Оттого, что в живописи он всегда жил своей внутренней жизнью, по ней очень хорошо заметно, как, выбравшись из депрессии середины 1920-х, когда самый частый мотив у него — сухое дерево, он воспрянул духом и обрел себя окончательно. И его восточный цикл начала 1930-х с красавицами-курдянками, верблюдами, саманными домиками и парусниками в батумском порту — абсолютная вершина, которая, разумеется, была воспринята как интеллигентское отщепенство и внутренняя эмиграция в кавказскую экзотику и буржуазное искусство.

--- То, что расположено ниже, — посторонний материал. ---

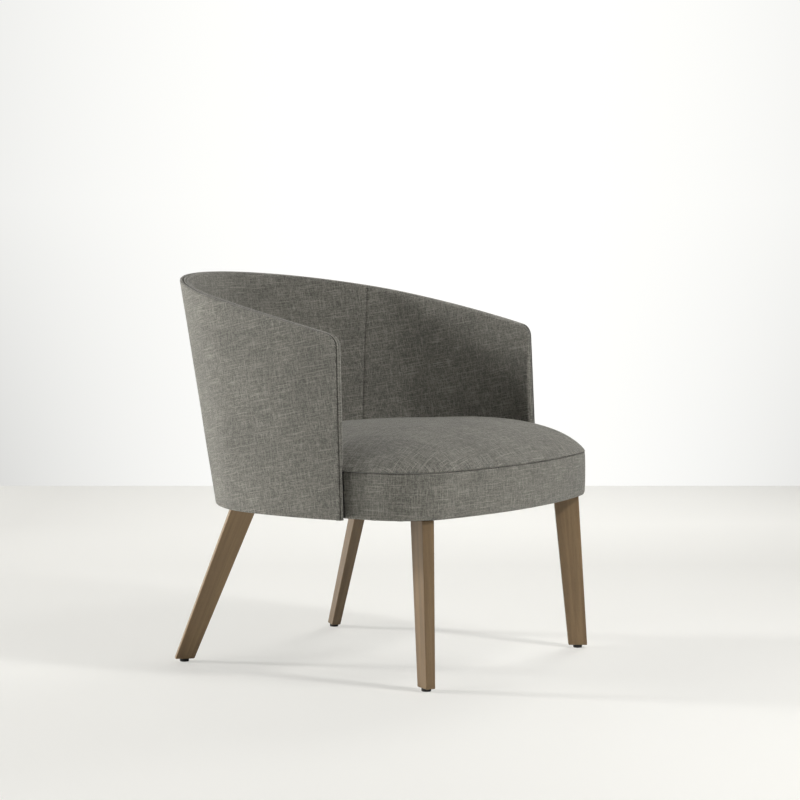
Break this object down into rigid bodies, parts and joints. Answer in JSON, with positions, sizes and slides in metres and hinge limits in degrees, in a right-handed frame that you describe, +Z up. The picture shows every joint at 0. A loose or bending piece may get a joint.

Он пытался оправдываться — даже писал товарищу Сталину. Обвиненный в низкопоклонстве перед Западом, не нашел ничего лучше, чем писать политические памфлеты, синтезируя французский кубизм и немецкую "новую вещественность": изготовил картину-монтаж в духе остовцев "У них" с пляшущей в ресторане буржуйской парой, голодным ребенком возле трупа матери, надписью "Heil" и свастикой. Критика посмеялась. То немногое, что было сделано уже тяжелобольным Шевченко во второй половине 1930-х и в 1940-е, очень плохо: фальшиво-жизнерадостные "Студентки", фальшиво-жизнерадостный "Праздник в парке культуры". Лишь в 1947-м, как будто на прощание, перед смертью он напишет чудный и грустный "Вечер в Останкино". Битье за формализм в его случае оказалось мерой не менее жестокой, чем запрет на профессию в нацистской Германии. Хотя не стоит очернять сталинскую эпоху: ведь не съели же формалиста Шевченко, а так — пожевали и выплюнули. Не расстреляли, как Веру Ермолаеву или Александра Древина, не упекли в лагерь, как Михаила Соколова. Легко отделался.